The tortuosity is defined as the tortuous path taken by an ion through the unit cell, compared with the length of the direct path through the unit cell, i.e. the unit cell size in the z-axis. We recommend that the tortuosity is run in batch mode as the algorithm runs slightly quicker in batch mode, and it allows you to use some other operations while the tortuosity calculation is being performed.

 

The algorithm outputs a histogram of the paths taken through the cell and the median value which we define as the tortuosity. The next figure shows the tortuosity output for a 10 x 10 x 10 unit cell.

 

Once the tortuosity algorithm completes it will return to the home screen, and in the operation list the median tortuosity value will be stated.
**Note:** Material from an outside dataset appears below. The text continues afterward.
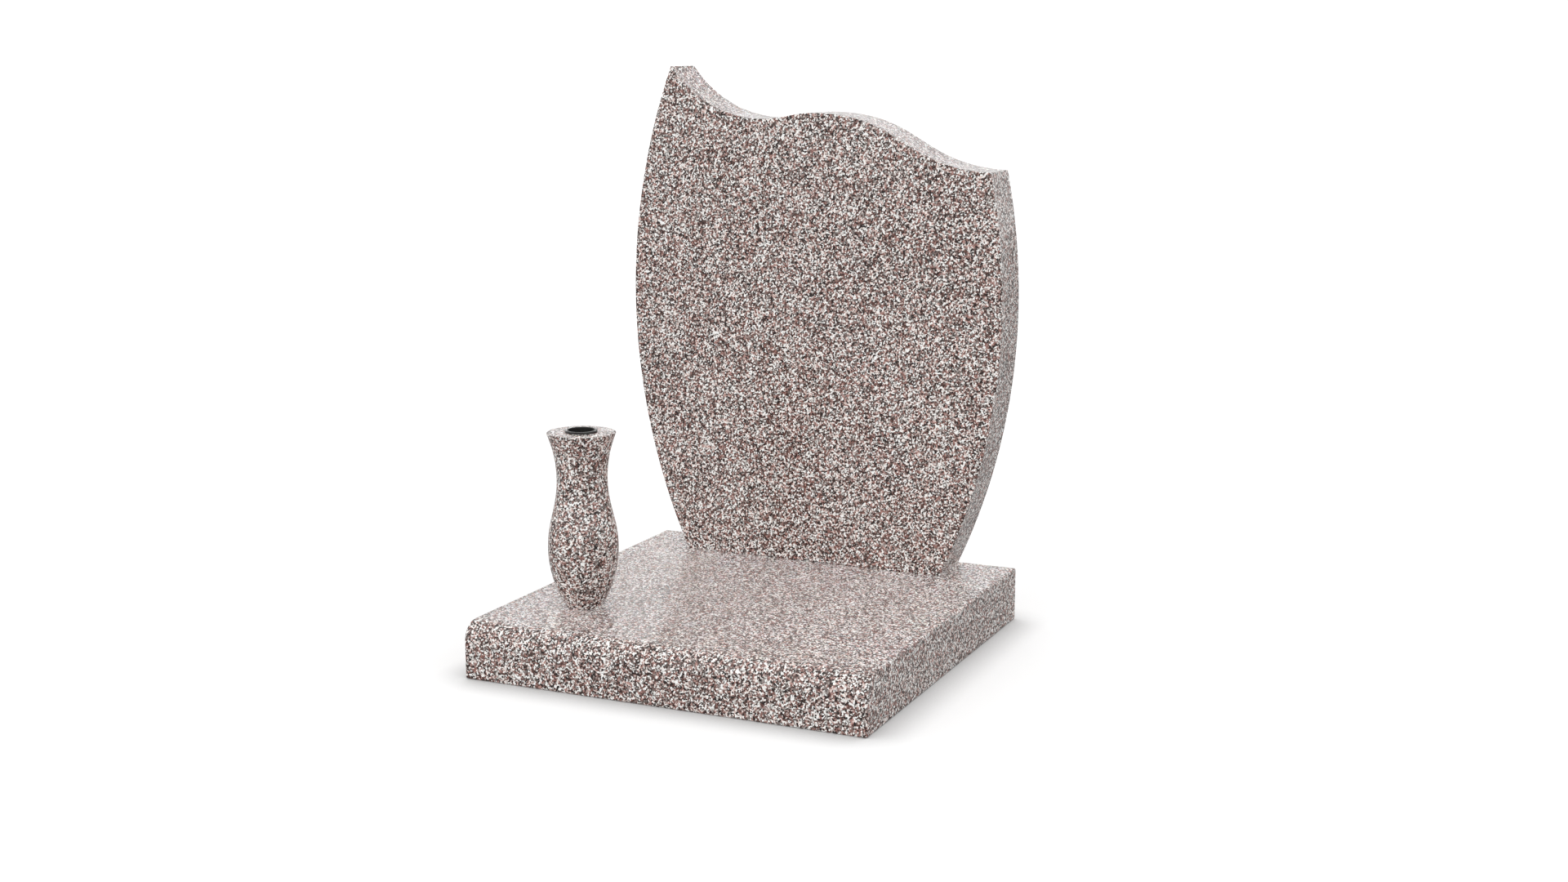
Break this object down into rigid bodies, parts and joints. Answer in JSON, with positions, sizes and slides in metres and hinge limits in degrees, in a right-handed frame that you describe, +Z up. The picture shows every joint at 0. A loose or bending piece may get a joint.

If you double click on the completed operation, the tortuosity graph will be displayed as shown below.

 

Tortuosity output for a 10 x 10 x 10 unit cell representation of pore glass

 

The y-axis displays the probability of the relative path length. Note that the x-axis starts at 1.2. This is the shortest path length discovered by the algorithm, so below this value, the probabilities of paths are not defined. At the first value, in this case a 46% probability of a path length of 1.2, both the Average Probability (i.e. the probability of that particular path length) and the Cumulative Probability (i.e. the probability of all paths of 1.2 or shorter) are the same. The single-valued tortuosity is taken to be the median path length. This is a more stable statistic than the mathematical average, because it is less affected by extreme high values of the distribution, even when these values have low probability.

 

Note:

This operation may take a very long time to complete, depending on your hardware capabilities and the unit cell size. For a 20 x 20 x 20 unit cell the tortuosity algorithm can take more than 4 hours to complete.